# START OF Data provided

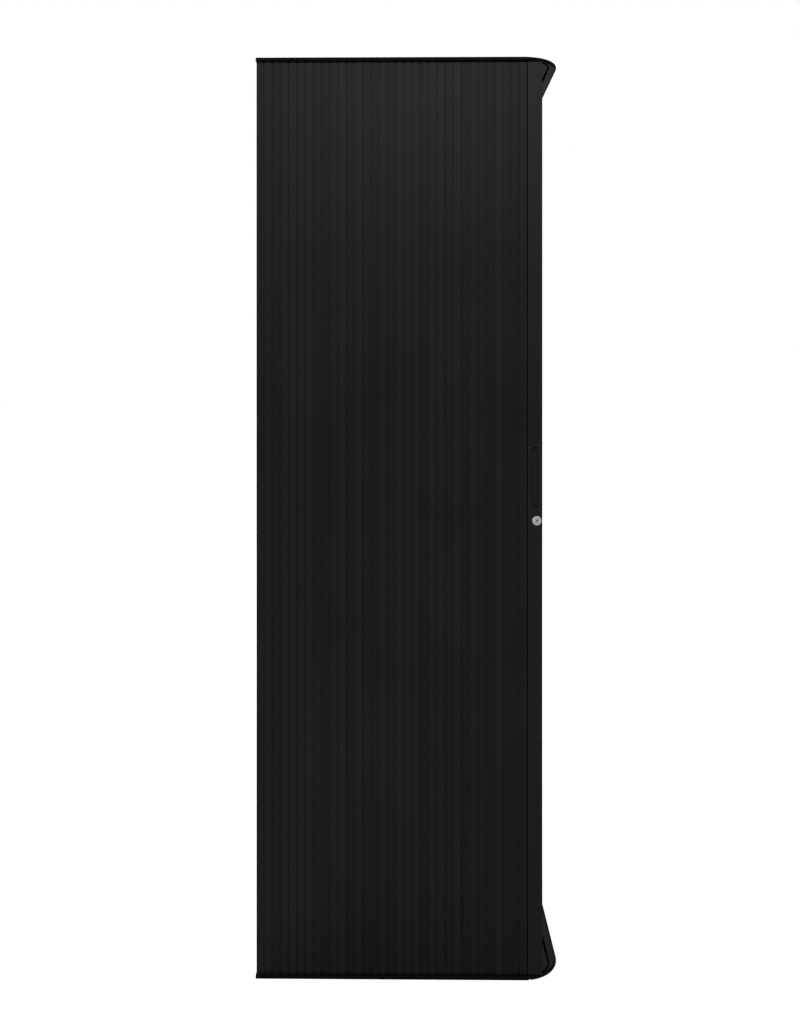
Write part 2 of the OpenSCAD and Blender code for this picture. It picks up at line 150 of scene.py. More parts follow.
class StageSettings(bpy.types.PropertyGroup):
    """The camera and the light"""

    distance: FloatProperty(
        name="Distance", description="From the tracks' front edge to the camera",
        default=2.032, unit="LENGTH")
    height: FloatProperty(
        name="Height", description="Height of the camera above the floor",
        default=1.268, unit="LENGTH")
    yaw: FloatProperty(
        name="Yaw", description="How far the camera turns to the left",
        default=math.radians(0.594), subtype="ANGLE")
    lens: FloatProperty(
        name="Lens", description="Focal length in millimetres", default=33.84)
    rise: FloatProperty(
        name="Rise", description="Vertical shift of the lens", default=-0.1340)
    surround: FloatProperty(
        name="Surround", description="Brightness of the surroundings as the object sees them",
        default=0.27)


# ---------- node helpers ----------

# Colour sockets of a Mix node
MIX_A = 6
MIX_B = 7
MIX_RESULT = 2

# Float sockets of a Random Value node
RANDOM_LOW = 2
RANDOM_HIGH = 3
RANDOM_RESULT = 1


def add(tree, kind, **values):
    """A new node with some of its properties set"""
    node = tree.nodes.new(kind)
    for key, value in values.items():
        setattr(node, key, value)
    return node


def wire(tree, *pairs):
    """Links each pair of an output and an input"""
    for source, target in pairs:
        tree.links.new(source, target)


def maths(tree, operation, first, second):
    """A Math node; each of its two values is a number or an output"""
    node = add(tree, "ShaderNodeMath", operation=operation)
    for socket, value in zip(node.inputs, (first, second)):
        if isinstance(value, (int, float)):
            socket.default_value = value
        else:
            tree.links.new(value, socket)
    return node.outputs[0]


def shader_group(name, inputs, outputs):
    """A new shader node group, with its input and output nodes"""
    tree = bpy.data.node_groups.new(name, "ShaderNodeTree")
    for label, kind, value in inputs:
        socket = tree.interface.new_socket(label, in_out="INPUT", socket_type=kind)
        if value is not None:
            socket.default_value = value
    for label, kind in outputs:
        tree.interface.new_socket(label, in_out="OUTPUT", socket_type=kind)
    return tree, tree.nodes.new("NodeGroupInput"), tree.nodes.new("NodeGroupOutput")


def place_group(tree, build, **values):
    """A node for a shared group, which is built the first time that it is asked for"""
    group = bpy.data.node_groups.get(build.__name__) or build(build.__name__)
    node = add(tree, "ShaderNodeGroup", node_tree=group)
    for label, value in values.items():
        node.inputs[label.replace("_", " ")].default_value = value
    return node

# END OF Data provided

> What you will do
Return exactly the opening lines of the listing above, ending with the line that has "RANDOM_RESULT = 1".

> Exercise output
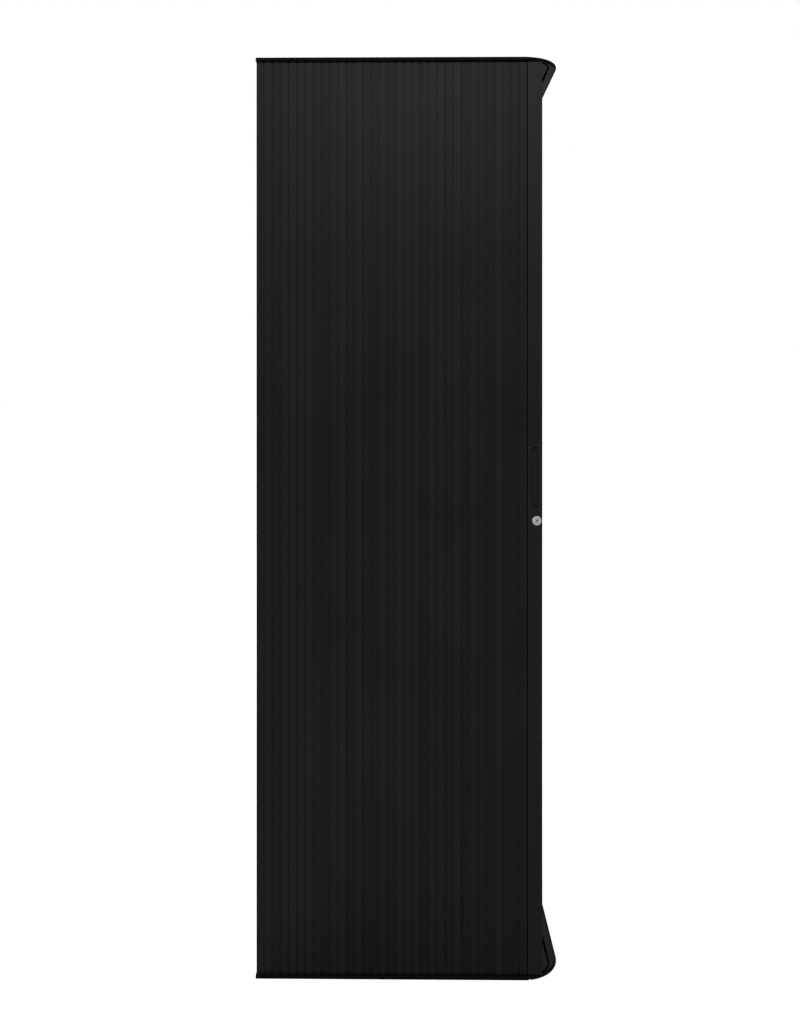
Write part 2 of the OpenSCAD and Blender code for this picture. It picks up at line 150 of scene.py. More parts follow.
class StageSettings(bpy.types.PropertyGroup):
    """The camera and the light"""

    distance: FloatProperty(
        name="Distance", description="From the tracks' front edge to the camera",
        default=2.032, unit="LENGTH")
    height: FloatProperty(
        name="Height", description="Height of the camera above the floor",
        default=1.268, unit="LENGTH")
    yaw: FloatProperty(
        name="Yaw", description="How far the camera turns to the left",
        default=math.radians(0.594), subtype="ANGLE")
    lens: FloatProperty(
        name="Lens", description="Focal length in millimetres", default=33.84)
    rise: FloatProperty(
        name="Rise", description="Vertical shift of the lens", default=-0.1340)
    surround: FloatProperty(
        name="Surround", description="Brightness of the surroundings as the object sees them",
        default=0.27)


# ---------- node helpers ----------

# Colour sockets of a Mix node
MIX_A = 6
MIX_B = 7
MIX_RESULT = 2

# Float sockets of a Random Value node
RANDOM_LOW = 2
RANDOM_HIGH = 3
RANDOM_RESULT = 1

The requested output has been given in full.